▸ Information provided:
+++

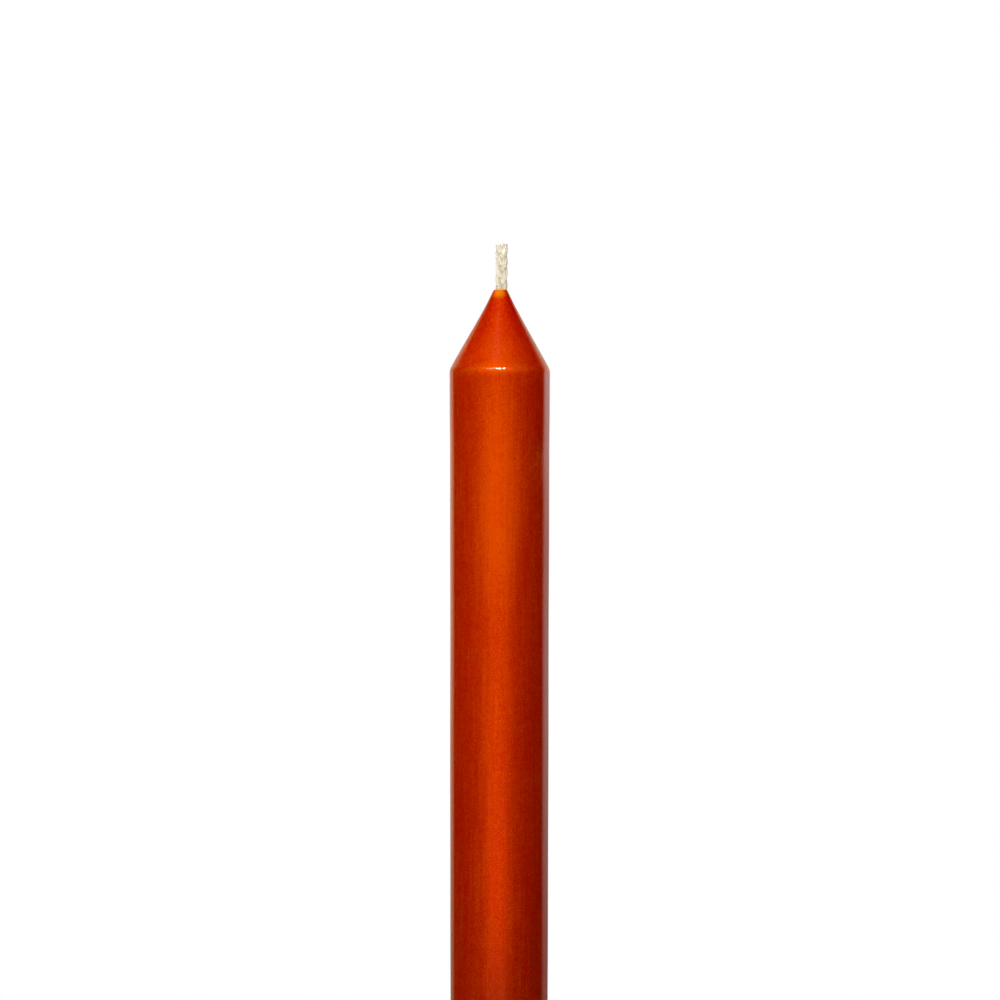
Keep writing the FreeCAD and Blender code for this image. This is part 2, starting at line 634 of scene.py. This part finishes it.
# Millimetres above the shoulder where a region starts and where it is full
# painted light: the body is brighter higher up
UPPER_LIGHT_MM = (-85, -30)
CONE_PART_MM = (2, 9)
CONE_TOP_MM = (5, 13)
# painted shade: the right of the head is deeper
RIGHT_SHADE_MM = (-30, -8)
CONE_SATIN_MM = (0, 3)
HANDLED_MM = (-85, -125)
# Bands round the shoulder, in millimetres above it: low, high and soft edge
# painted glow along the shoulder, painted glow on its ridge, and the line of painted glints on its edge
GLOW_BAND_MM = (-0.5, 6, 3)
RIDGE_GLOW_MM = (-1.0, 1.3, 0.8)
EDGE_LINE_MM = (-0.15, 0.55, 0.25)
RIDGE_MM = (-0.6, 1.4, 0.4)

# Turns round the wall in radians, 0 towards the camera and + to the right: centre, end and full
# the front, the ridge's glow and the edge line mark where light and glints are painted in front
FRONT = (-0.08, 0.75, 0.05)
RIDGE_GLOW_SIDE = (-0.1, 1.1, 0.5)
EDGE_LINE_SIDE = (0.0, 0.9, 0.4)
WORN_RIDGE_SIDE = (0.0, 0.8, 0.5)
HANDLED_SIDE = (0.0, 0.9, 0.5)
# Turns where the regions at the sides start and are full
# painted light at the left edge, painted shade at the right of the head
LEFT_LIGHT_TURNS = (-0.9, -1.2)
RIGHT_SHADE_TURNS = (0.4, 0.9)

# How far each region and pattern moves the wax from its deep to its bright colour
# the lifts in front, at the shoulder, high up, on the ridge, at the left edge and on the edge line are
# painted light, and the drop at the right of the head is painted shade
REGION_LIFTS = {
    "front_glow": 0.33,
    "painted_shoulder_glow": 0.16,
    "upper_part": 0.06,
    "cone_part": 0.01,
    "cone_top": -0.12,
    "painted_ridge_glow": 0.2,
    "left_edge": 0.13,
    "painted_ridge_glints": 0.9,
    "painted_right_shade": -0.1,
}
COLOUR_SWINGS = {"clouds": 0.2, "mottle": 0.25, "streaks": 0.6, "grain": 2.0}
COLOUR_LIFTS = {"lines": 0.25, "specks": 0.5, "pits": 0.8}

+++

▸ Exercise details:
Copy out each line exactly.

▸ Solution to this problem:
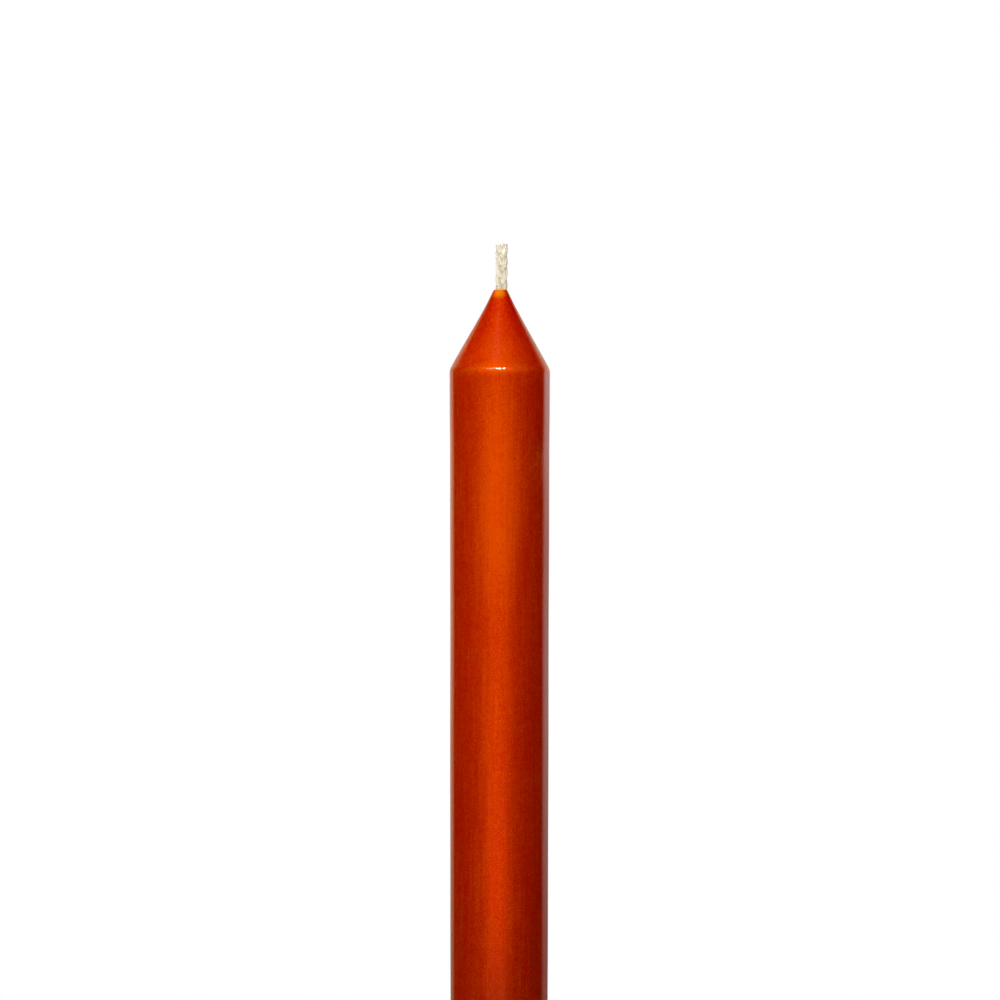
Keep writing the FreeCAD and Blender code for this image. This is part 2, starting at line 634 of scene.py. This part finishes it.
# Millimetres above the shoulder where a region starts and where it is full
# painted light: the body is brighter higher up
UPPER_LIGHT_MM = (-85, -30)
CONE_PART_MM = (2, 9)
CONE_TOP_MM = (5, 13)
# painted shade: the right of the head is deeper
RIGHT_SHADE_MM = (-30, -8)
CONE_SATIN_MM = (0, 3)
HANDLED_MM = (-85, -125)
# Bands round the shoulder, in millimetres above it: low, high and soft edge
# painted glow along the shoulder, painted glow on its ridge, and the line of painted glints on its edge
GLOW_BAND_MM = (-0.5, 6, 3)
RIDGE_GLOW_MM = (-1.0, 1.3, 0.8)
EDGE_LINE_MM = (-0.15, 0.55, 0.25)
RIDGE_MM = (-0.6, 1.4, 0.4)

# Turns round the wall in radians, 0 towards the camera and + to the right: centre, end and full
# the front, the ridge's glow and the edge line mark where light and glints are painted in front
FRONT = (-0.08, 0.75, 0.05)
RIDGE_GLOW_SIDE = (-0.1, 1.1, 0.5)
EDGE_LINE_SIDE = (0.0, 0.9, 0.4)
WORN_RIDGE_SIDE = (0.0, 0.8, 0.5)
HANDLED_SIDE = (0.0, 0.9, 0.5)
# Turns where the regions at the sides start and are full
# painted light at the left edge, painted shade at the right of the head
LEFT_LIGHT_TURNS = (-0.9, -1.2)
RIGHT_SHADE_TURNS = (0.4, 0.9)

# How far each region and pattern moves the wax from its deep to its bright colour
# the lifts in front, at the shoulder, high up, on the ridge, at the left edge and on the edge line are
# painted light, and the drop at the right of the head is painted shade
REGION_LIFTS = {
    "front_glow": 0.33,
    "painted_shoulder_glow": 0.16,
    "upper_part": 0.06,
    "cone_part": 0.01,
    "cone_top": -0.12,
    "painted_ridge_glow": 0.2,
    "left_edge": 0.13,
    "painted_ridge_glints": 0.9,
    "painted_right_shade": -0.1,
}
COLOUR_SWINGS = {"clouds": 0.2, "mottle": 0.25, "streaks": 0.6, "grain": 2.0}
COLOUR_LIFTS = {"lines": 0.25, "specks": 0.5, "pits": 0.8}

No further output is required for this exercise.